The Basic Needs Project, in conjunction with the New Mexico Higher Education Department and alongside Food, Farm and Hunger Initiative, will study the prevalence of basic needs insecurity across 28 of New Mexico’s public colleges and universities, according to the project’s website.

It is the creation of an interdisciplinary research team of UNM faculty, staff, and students from the Honors College, Nutrition, Population Health, Anderson, and Law Schools. Student, staff, and faculty participation will help produce evidence regarding the health of the higher education workforce and reveal additional information concerning food and housing insecurity among our students, not just at UNM but within higher education across the state. The data will be used to inform the Basic Needs Grand Challenge and the creation of evidence-based interventions.

“We are assessing the prevalence of food insecurity, homelessness, and housing insecurity, assessment of some mental health issues, access to transportation, and their associations with demographic factors such as race and ethnicity, gender, and which school participants attend,” Cargas explained.

Survey topics include food security, housing security, mental health, transportation access, and participant recommendations for solutions. The survey takes about 10 minutes and participants are completely anonymous. 

Cargas urged any current student, faculty, or staff (full-time or part-time) at a NM public college or university can participate. She added that 16- and 17-year-old dual enrolled students may also participate.

After the survey closes, the team will analyze the data in the spring and conduct a Data Reveal and Next Steps event on May 5 where they will share some of the initial findings. The next step will be to write reports and articles disseminating the data, as well as publish it on the data visualization tool Tableau.

“The real work begins on May 6th when we use the data to initiate changes,” Cargas remarked.

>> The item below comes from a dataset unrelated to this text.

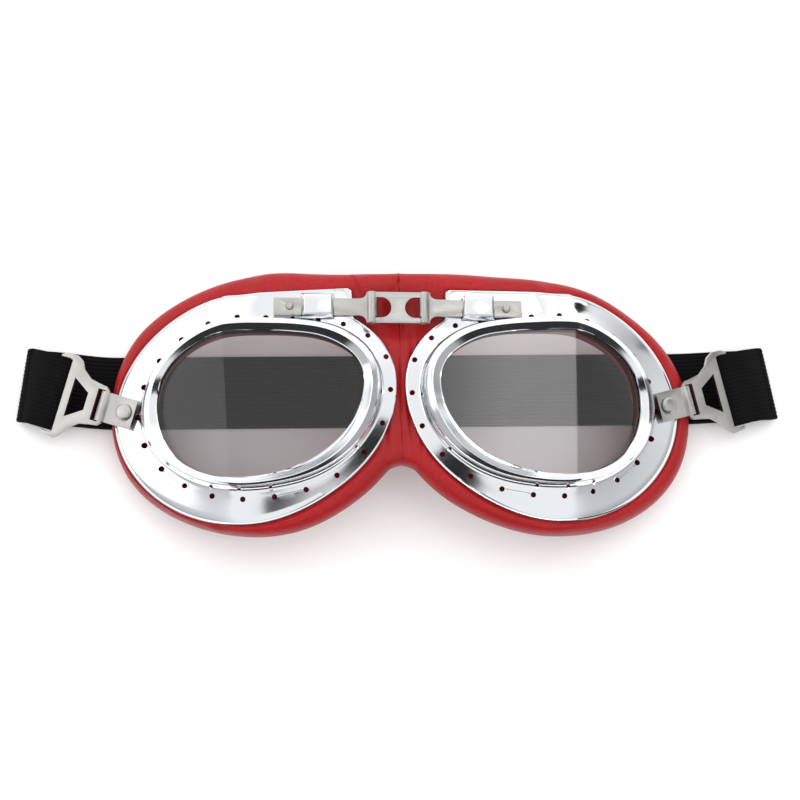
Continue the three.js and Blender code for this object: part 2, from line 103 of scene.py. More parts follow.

Cargas noted that 40 percent of students who start college in New Mexico do not finish. The UNM research also found that 42 percent of undergraduates were food insecure in 2020.

"...If you extrapolate from our data, about 6,000 undergrads were food insecure, with about 3,000 skipping meals while trying to learn.”

- Professor Sarita Cargas

The U.S. Department of Agriculture has two levels of food insecurity: low and very low food secure. Cargas noted. “Low food secure have enough calories, just maybe not nutritious ones. Very low secure experience hunger and they skip meals. Both groups experience stress about having enough food. More than half of our students in 2020 were ‘very low food secure.’ So, if you extrapolate from our data, about 6,000 undergrads were food insecure, with about 3,000 skipping meals while trying to learn.”

“There is sometimes a perception that college students are a privileged bunch,” Cargas said. “About 80 percent of students across the nation work. A good percentage work full time. It is stressful and hard to work a paying job and go to school. This research has taught me how courageous our students are. It is incredibly challenging for many to stay in school and graduate. Many experience hunger or a lack of nutritional food while pursuing higher education. They deserve our support.”

There is an incredible amount of stigma surrounding basic needs insecurity, according to Cargas. “Students mostly suffer in silence and sometimes think it is a personal failing.  If tens of thousands of students across New Mexico suffer needs insecurity, it’s a systemic problem requiring systemic solutions.”

Cargas added that though college has long been considered lean years for students, the situation is worse for today’s students.

“The Pell Grant used to cover 80 percent of tuition and expenses,” she said. “Today it covers less than a third of tuition. Federal funding has lessened and now students and families are asked to foot the bill for school, unlike after World War II when it was considered a public good to require public funding to have an educated citizenry. There has been a shift in attitude about who should pay for an education and our students are suffering from that change in support.”

Cargas contends that supporting basic student needs would be “a fabulous return on investment. If we helped hundreds of more students graduate, it would be good for institutional bottom lines, as well as benefit the state workforce. We hope institutions start to support basic needs security in the same way they support academic achievement with tutoring services.”

“This study will help us understand some of the causes,” Cargas said. “The study also asks for participants’ opinions about what their institution can do to ameliorate needs insecurity because we believe the people most affected by the problems need to have their say.”

In most countries, food and shelter for students are seen as a human right, Cargas observed. “The human rights of too many students in New Mexico are not being met. And the right to education is affected as well. The goal of this survey is to help alleviate the food insecurity issue on college campuses.”